# Pollen patties



## Callieslamb (Feb 27, 2007)

My bees should be here the first of May. I am in SW Michigan. Do I need to get some pollen patties for them for the first little bit? There isn't much blooming right now.


----------



## alleyyooper (Apr 22, 2005)

The bees are bringing in natural pollen in Michigan. I first saw it on the 16th of March the earliest date we have ever recorded.
So no you don't need pollen patties, but lots of syrup.
Mejiers had sugar on sale last week. Got to remember I'm not the only Michigan bee keeper here any longer. Walmarts isn't what they call a roll back price, but the 10 pound bags were cheapest we found not on sale.

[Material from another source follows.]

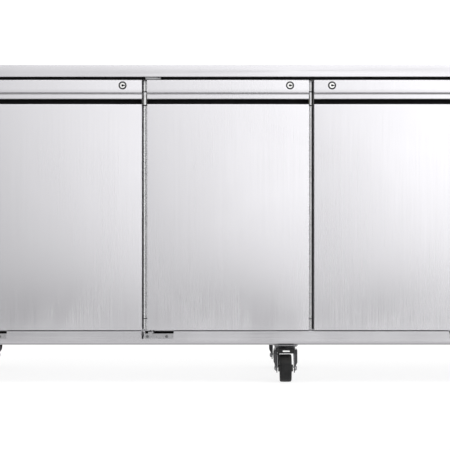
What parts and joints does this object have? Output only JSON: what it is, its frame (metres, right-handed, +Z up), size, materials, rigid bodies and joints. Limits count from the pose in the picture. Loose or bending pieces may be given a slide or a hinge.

Do the spring mix of fumidil B for the first gallon of syrup you give the packages. That will protect them from Nosma creana which hit Michigan last winter(2007-2008). Some colonies are showing signs of it this spring too.


 Al


----------



## alleyyooper (Apr 22, 2005)

While I said the girls are bringing in natural pollen now we still have pollen patties on them. If inclement weather hits and they can not gather a few days it will set them back in brood production.
For package bees a half a pollen patty could be a good thing if a week of rain were to hit.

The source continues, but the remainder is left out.